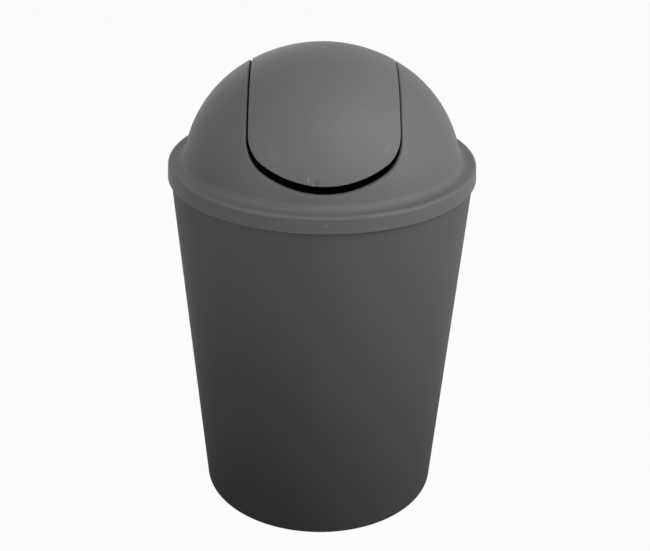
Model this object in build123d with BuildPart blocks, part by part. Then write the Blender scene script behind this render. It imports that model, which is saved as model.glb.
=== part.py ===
from build123d import *
import math
import os

# Swing-lid bin: a tapered bucket, a domed lid, and a flap that swings in the mouth of the lid.
# Millimetres, +Z up, origin at the centre of the foot ring. The flap swings about X, towards -Y and +Y.

# Bucket
foot_radius = 84.0  # outside of the wall, carried down to the floor
rim_radius = 102.9  # outside of the wall at the lid's band, and of the upright rim above it
band_z = 242.6  # height of the lower edge of the lid's band
bucket_wall = 1.8
base_wall = 2.2
base_lift = 2.4  # the base stands this far off the floor inside the foot ring
foot_ring_width = 6.0
foot_edge_radius = 3.7
foot_inner_edge_radius = 0.8
floor_corner_radius = 3.0
rim_edge_radius = 0.35
gate_stub_radius = 2.5  # where the moulding gate was cut off under the base
gate_stub_height = 0.7

# Lid: band, shoulder and locating ring
band_overhang = 2.1  # the band stands this far out over the bucket's wall
band_draft = 0.6  # the band leans in by this much from its lower edge to its top
band_height = 10.9
band_wall = 1.2
band_top_radius = 2.1
band_edge_radius = 0.4
lid_wall = 1.8
shoulder_rise = 0.3  # the shoulder climbs by this much towards the dome
ring_clearance = 0.5  # locating ring to the bucket's inner face
ring_wall = 1.4
ring_depth = 6.5
ring_edge_radius = 0.5
seat_corner_radius = 0.25  # where the rim sits under the shoulder

# Lid: dome, a crown arc that runs into a tighter side arc, turned round the centre line
shoulder_width = 11.0  # from the outside of the band in to the foot of the dome
dome_rise = 76.5  # crown above the shoulder
crown_radius = 102.3
crown_half_angle = 34.4  # degrees from the centre line to where the side arc begins
dome_foot_round = 5.5  # hollow round between dome and shoulder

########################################

Starting at the top of the data above, repeat every line exactly until the line containing "# Millimetres, +Z" has been given, then stop.

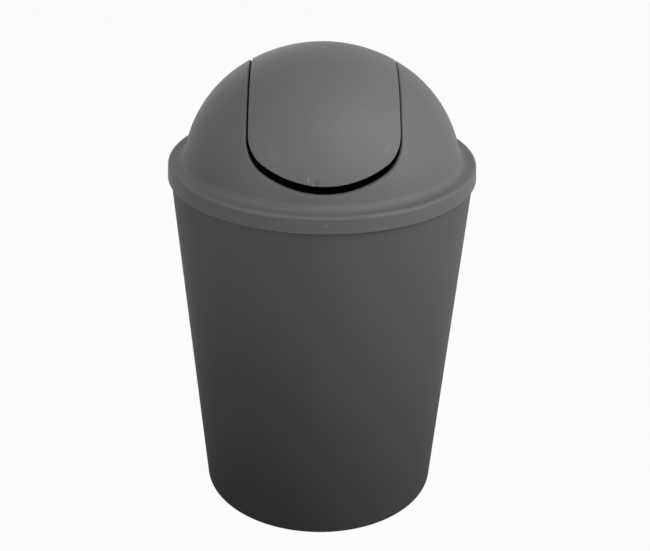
Model this object in build123d with BuildPart blocks, part by part. Then write the Blender scene script behind this render. It imports that model, which is saved as model.glb.
=== part.py ===
from build123d import *
import math
import os

# Swing-lid bin: a tapered bucket, a domed lid, and a flap that swings in the mouth of the lid.
# Millimetres, +Z up, origin at the centre of the foot ring. The flap swings about X, towards -Y and +Y.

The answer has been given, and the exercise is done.